ROLLERCOASTER
- Soul Sisters
- Mar 5
- 3 min read

You may think this is strange, but I HATE rollercoasters! When I was about 10 years old, I went to an amusement park in Rhode Island called Rocky Point. I loved this place so much as any kid would. I decided to brave the rollercoaster called the Comet Jr. It was one of those old, rickety, rackety, wooden rollercoasters that had one skinny, loose-fitting, little seatbelt to hold you in place as it tossed you around like a pinball machine. It whipped me around the corner so fast that my little 10 yr. old body flew into the side of the car with such great force that it literally knocked the wind right out of me. I thought I had bruised a rib! Needless to say, I never went on another rollercoaster again for the rest of my life.
The last few weeks have been exactly like that rollercoaster, and it’s a ride I didn’t choose to be on nor did I ever want to be on yet here we are, day 19 and we are still whipping around these old wooden tracks. I’m screaming to the guy in charge, “Please stop this ride! I want to get off now please!”
In case you missed it, I will re-cap the last 19 days for you. On Valentine’s Day, my mother went to the hospital thinking she had a severe stomach flu and ended up in emergency surgery due to a blood clot in a major artery controlling the intestine. It was touch and go for a week, then she began to get better. They moved her out of the ICU, only to find herself right back in the ICU just a few days later worse off than what she was before! This past Saturday, the surgeon informed me that my mother was bleeding internally and there was absolutely nothing else they could do for her.
Those words hit me like that moment the rollercoaster cart is at the top of the hill and that weird feeling you get in your stomach as it plunges down the tracks. I was beside myself with panic and in my head, I was screaming “Somebody stop this from happening, Lord, please don’t do this!!!”
I am reminded of Psalm 116:3-4 The cords of death entangled me, the anguish of the grave came over me; I was overcome by distress and sorrow. Then I called on the name of the Lord: “Lord, save me!”
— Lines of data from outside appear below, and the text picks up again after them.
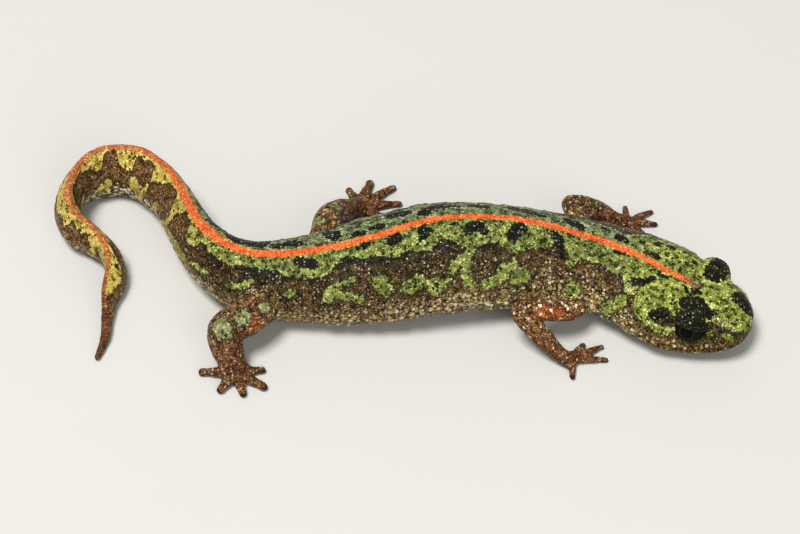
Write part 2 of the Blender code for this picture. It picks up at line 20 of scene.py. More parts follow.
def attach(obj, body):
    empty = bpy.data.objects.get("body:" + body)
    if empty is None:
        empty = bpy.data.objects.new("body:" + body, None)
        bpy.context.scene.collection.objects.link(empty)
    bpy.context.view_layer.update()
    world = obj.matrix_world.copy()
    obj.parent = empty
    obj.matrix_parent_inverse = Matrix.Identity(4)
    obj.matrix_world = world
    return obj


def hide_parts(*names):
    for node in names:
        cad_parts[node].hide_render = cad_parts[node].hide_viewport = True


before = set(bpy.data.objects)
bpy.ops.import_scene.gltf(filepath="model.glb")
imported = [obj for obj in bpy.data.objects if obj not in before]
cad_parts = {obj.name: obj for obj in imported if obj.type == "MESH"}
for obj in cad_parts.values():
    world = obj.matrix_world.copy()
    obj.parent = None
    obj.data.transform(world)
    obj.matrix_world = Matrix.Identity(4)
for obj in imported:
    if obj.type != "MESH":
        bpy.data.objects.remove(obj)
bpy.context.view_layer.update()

log = logging.getLogger("newt")

MM = 0.001
MIDDLE = (-0.4, -4.36)  # middle of the outline seen from above, on the spine's own plan
UP = np.array((0.0, 0.0, 1.0))

Points = np.ndarray
Numbers = np.ndarray
Pair = tuple[float, float]
Triple = tuple[float, float, float]
Colour = tuple[float, float, float]

# The spine's path over the floor, from the snout to the tip of the tail
SPINE_PATH = (
    (47.8, -13.9), (45.2, -13.3), (41.3, -12.0), (37.0, -9.9), (32.7, -7.3), (27.7, -5.1),
    (22.3, -4.3), (16.5, -4.1), (10.4, -4.15), (4.2, -4.7), (-1.8, -5.9), (-7.8, -6.9),
    (-13.6, -7.5), (-18.4, -7.4), (-22.2, -6.2), (-25.3, -3.9), (-28.0, -0.7), (-30.0, 3.1),
    (-32.0, 6.8), (-34.3, 9.9), (-37.5, 12.5), (-41.6, 13.1), (-45.5, 11.1), (-47.1, 6.8),
    (-45.7, 2.9), (-42.9, 0.9), (-40.3, -1.6), (-39.4, -4.8), (-40.1, -8.2), (-40.3, -11.3),
    (-40.3, -14.2), (-41.2, -17.7),
)

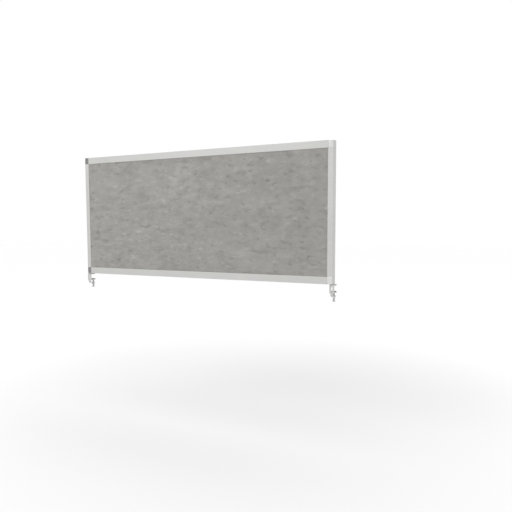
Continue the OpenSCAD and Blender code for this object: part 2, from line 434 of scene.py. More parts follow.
@dataclass(frozen=True)
class PressedFelt:
    """Needled felt of mixed grey fibres: drifting tufts, darker and paler marks, fine fibres."""

    seed: float
    pale: Triple = (0.391, 0.387, 0.364)
    deep: Triple = (0.173, 0.171, 0.159)
    warm: Triple = (0.290, 0.264, 0.256)
    cloud: Grain = Grain((300 * MM, 90 * MM, 170 * MM), 1.0, 0.0)
    tuft: Grain = Grain((105 * MM, 40 * MM, 62 * MM), 2.0, 1.0)
    fleck: Grain = Grain((44 * MM, 14 * MM, 26 * MM), 2.0, 2.0)
    cloud_share: float = 0.34
    tuft_share: float = 0.44
    fleck_share: float = 0.66
    curl: Eddies = Eddies(9 * MM, 5 * MM, 9.0)
    hair: Grain = Grain((7.0 * MM, 0.5 * MM, 0.45 * MM), 2.0, 3.0)
    stray: Grain = Grain((0.55 * MM, 0.5 * MM, 4.5 * MM), 2.0, 4.0)
    hair_share: float = 0.6
    lone: Point = (0.62, 0.72)
    lone_lift: float = 0.1
    fibre_lift: float = 0.85
    drift: Eddies = Eddies(90 * MM, 40 * MM, 6.0)
    fray: float = 0.30
    mark_edge: float = 0.12
    marks: tuple[FeltMark, ...] = (
        FeltMark(Grain((64 * MM, 14 * MM, 19 * MM), 2.0, 7.0), 0.56, 0.10),
        FeltMark(Grain((64 * MM, 14 * MM, 19 * MM), 2.0, 8.0), 0.57, -0.13),
        FeltMark(Grain((34 * MM, 12 * MM, 19 * MM), 1.0, 10.0), 0.60, 0.13),
        FeltMark(Grain((34 * MM, 12 * MM, 19 * MM), 1.0, 12.0), 0.60, -0.19),
    )
    tint: Grain = Grain((90 * MM, 40 * MM, 60 * MM), 2.0, 5.0)
    tinted: Point = (0.38, 0.64)
    tint_share: float = 0.34
    matting_depth: float = 0.5 * MM
    matted_tuft_share: float = 0.7
    fibre_depth: float = 0.22 * MM
    roughness: float = 0.94
    fibre_gloss: float = 0.08
    sheen: float = 0.12
    sheen_roughness: float = 0.6
    specular: float = 0.25

    def make(self) -> bpy.types.Material:
        """Builds the material.

        Returns:
            The material.
        """
        paint = Paint(f"pressed_felt_{self.seed:.0f}")
        cloud = paint.grain(self.cloud, self.seed)
        tuft = paint.grain(self.tuft, self.seed)
        fleck = paint.grain(self.fleck, self.seed)
        curl = paint.stirred(self.curl, self.seed)
        strand = paint.grain(self.hair, self.seed, curl)
        cross = paint.grain(self.stray, self.seed, curl)
        fibre = strand * self.hair_share + cross * (1.0 - self.hair_share)
        drift = paint.stirred(self.drift, self.seed)
        fray = (strand - 0.5) * self.fray
        shade = 1.0 + (fibre - 0.5) * self.fibre_lift
        shade = shade + (strand.above(*self.lone) - cross.above(*self.lone)) * self.lone_lift
        for mark in self.marks:
            patch = paint.grain(mark.grain, self.seed, drift) + fray
            shade = shade + patch.above(mark.start, mark.start + self.mark_edge) * mark.lift
        tone = 0.5 + (cloud - 0.5) * self.cloud_share + (tuft - 0.5) * self.tuft_share
        tone = tone + (fleck - 0.5) * self.fleck_share
        warmth = paint.grain(self.tint, self.seed).above(*self.tinted) * self.tint_share
        colour = paint.mixed(warmth, paint.mixed(tone.within_one(), self.deep, self.pale), self.warm)
        matting = tuft * self.matted_tuft_share + fleck * (1.0 - self.matted_tuft_share)
        matted = paint.bump(matting, self.matting_depth)
        return paint.finish({
            "Base Color": paint.shaded(colour, shade),
            "Roughness": self.roughness - fibre * self.fibre_gloss,
            "Sheen Weight": self.sheen,
            "Sheen Roughness": self.sheen_roughness,
            "Specular IOR Level": self.specular,
            "Normal": paint.bump(fibre, self.fibre_depth, under=matted),
        })


@dataclass(frozen=True)
class FibreFill:
    """Loose cream-coloured fibre of the absorber core."""

    pale: Triple = (0.74, 0.71, 0.64)
    deep: Triple = (0.60, 0.57, 0.50)
    tuft: Grain = Grain((24 * MM, 3 * MM, 14 * MM), 3.0, 31.0)
    strand: Grain = Grain((5 * MM, 0.5 * MM, 0.7 * MM), 2.0, 32.0)
    tuft_share: float = 0.7
    raised_tuft_share: float = 0.5
    depth: float = 0.4 * MM
    roughness: float = 0.95

    def make(self) -> bpy.types.Material:
        """Builds the material.

        Returns:
            The material.
        """
        paint = Paint("fibre_fill")
        tuft = paint.grain(self.tuft)
        strand = paint.grain(self.strand)
        tone = tuft * self.tuft_share + strand * (1.0 - self.tuft_share)
        height = tuft * self.raised_tuft_share + strand * (1.0 - self.raised_tuft_share)
        return paint.finish({
            "Base Color": paint.mixed(tone, self.deep, self.pale),
            "Roughness": self.roughness,
            "Normal": paint.bump(height, self.depth),
        })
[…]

Inside I was dying nevertheless, I put up a tough front. I looked straight into the doctor’s eyes and said these bold words: “I believe you are good at what you do, but I also know that I serve an authority higher than you, and his name is Jesus Christ! He decides when we are born, He decides when we die! Until God tells me it’s time, I need you to continue to fight for my mother!”
Just as soon as the words flew out of my mouth, the enemy began to wreak havoc in my ears. What if I was wrong? What if God was truly calling her home to heaven? I didn’t really know the answers, I just knew that I had to speak it out loud hoping my ears would hear it and my mind would believe it.
….But I also had to let go of my tight grip and realize that my mother belongs to the Lord. I cried. He held me. I realized We are on borrowed time. In His gentle way, Jesus brought me to a place of sweet surrender.
Amazing things happen when we place our greatest treasures into the hands of God. My mother is no longer bleeding internally, she is out of the ICU and we are making all kinds of progress. But I’m ready to get off this ride.